Solar exposure is a leading cause of material degradation in outdoor use. Polymers and other organic materials photo-oxidize due to ultraviolet (UV) exposure. Even in metals, solar heating can cause unwanted property changes through precipitation and Ostwald ripening. In more complex systems, cyclic temperature changes cause fatigue failure wherever thermal expansion mismatch occurs. Most protective coatings designed to prevent these effects inevitably succumb to the same phenomena because of their polymeric matrix. In contrast, siloxane coatings have the potential provide indefinite solar protection because they do not undergo photo-oxidation. This study therefore demonstrates UV-reflective siloxane coatings with low solar absorptance and high thermal emissivity that prevent any increase in temperature above ambient conditions in direct sunlight.
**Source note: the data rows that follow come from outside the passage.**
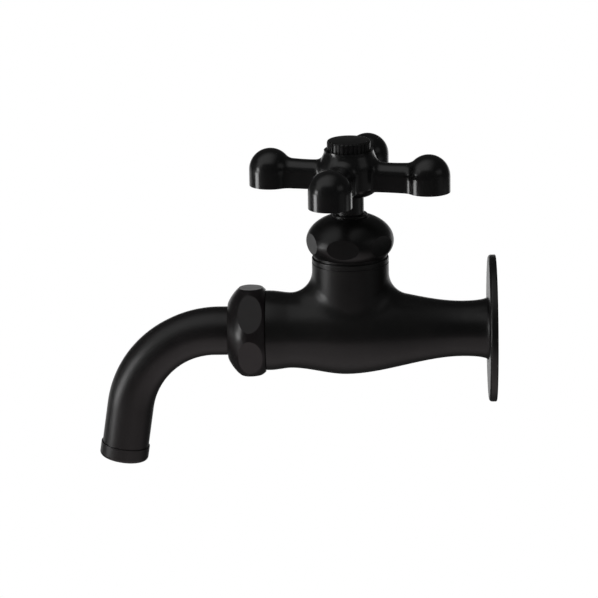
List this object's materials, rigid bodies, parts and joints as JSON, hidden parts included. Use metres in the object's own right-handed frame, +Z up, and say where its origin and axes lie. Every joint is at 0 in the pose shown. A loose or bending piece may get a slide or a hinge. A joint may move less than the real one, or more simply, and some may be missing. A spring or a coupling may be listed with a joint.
{
  "type": "garden tap",
  "caption": "Wall-mounted screw-down garden tap with a cross handle, an onion-shaped bonnet nut, a round wall flange and a bent spout that swivels.",
  "frame": {"origin": "centre of the wall flange's back face, on the axis of the inlet thread", "axes": "+X out of the inlet thread into the wall, +Z up along the spindle, so the spout points to -X and down"},
  "size_m": [0.1452, 0.0664, 0.1102],
  "materials": {
    "body_coat": "satin black coat",
    "nut_coat": "satin black coat",
    "handle_coat": "satin black coat",
    "screw_coat": "satin black coat",
    "stem_coat": "satin black coat",
    "tube_coat": "satin black coat",
    "brass": "turned brass",
    "rubber": "matt rubber",
    "grid_plastic": "moulded plastic"
  },
  "bodies": {
    "tap_body": {"valve_body": "body_coat", "wall_flange": "body_coat", "bonnet_washer": "nut_coat", "bonnet_nut": "nut_coat", "packing_seat": "brass", "spindle_packing": "rubber", "union_nut": "nut_coat", "u_packing": "rubber"},
    "jumper": {"jumper_disc": "brass", "jumper_washer": "rubber", "jumper_nut": "brass"},
    "handle": {"spindle": "stem_coat", "cross_handle": "handle_coat", "handle_screw": "screw_coat"},
    "spout": {"spout_pipe": "tube_coat", "retaining_ring": "brass", "spout_end_ring": "tube_coat", "flow_straightener": "grid_plastic", "straightener_washer": "rubber"}
  },
  "joints": [
    {"name": "valve_lift", "type": "slide", "parent": "tap_body", "child": "jumper", "axis": [0, 0, 1], "range_m": [0, 0.0038]},
    {"name": "handle_turn", "type": "hinge", "parent": "jumper", "child": "handle", "pos_m": [-0.04828, 0, 0.05], "axis": [0, 0, 1], "range_deg": [0, 540]},
    {"name": "spout_swivel", "type": "hinge", "parent": "tap_body", "child": "spout", "pos_m": [-0.0845, 0, 0], "axis": [1, 0, 0], "continuous": true}
  ],
  "couplings": [
    {"joint": "valve_lift", "follows": "handle_turn", "m_per_rad": 0.00039789}
  ]
}
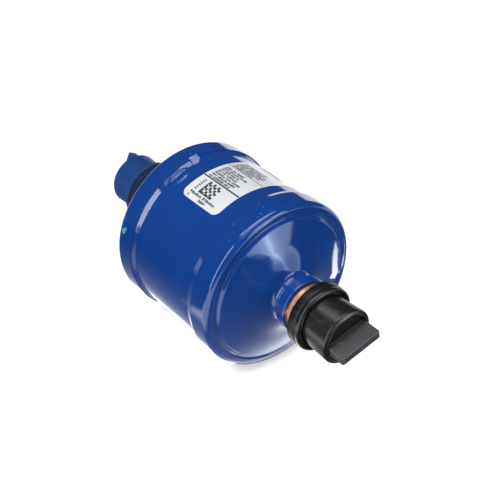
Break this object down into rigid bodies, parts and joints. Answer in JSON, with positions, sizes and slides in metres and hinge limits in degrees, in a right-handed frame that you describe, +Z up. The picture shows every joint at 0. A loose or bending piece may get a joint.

Mathematical modeling suggests that even sub-ambient cooling is possible for ZnO-filled potassium silicate. Preventing widespread adoption of potassium silicates until now has been their tendency to crack at large thicknesses, dissolve in water, and delaminate from untreated surfaces. This investigation has successfully addressed these limitations by formulating potassium silicates to behave more like a flexible siloxane polymer than a brittle inorganic glass. The addition of plasticizers (potassium, glycerol), gelling agents (polyethylenimine), and water-insoluble precipitates (zinc silicates, cerium silicates, organosilanes) make it possible to form thick, water resistant coatings that exhibit excellent adhesion even to untreated aluminum surfaces.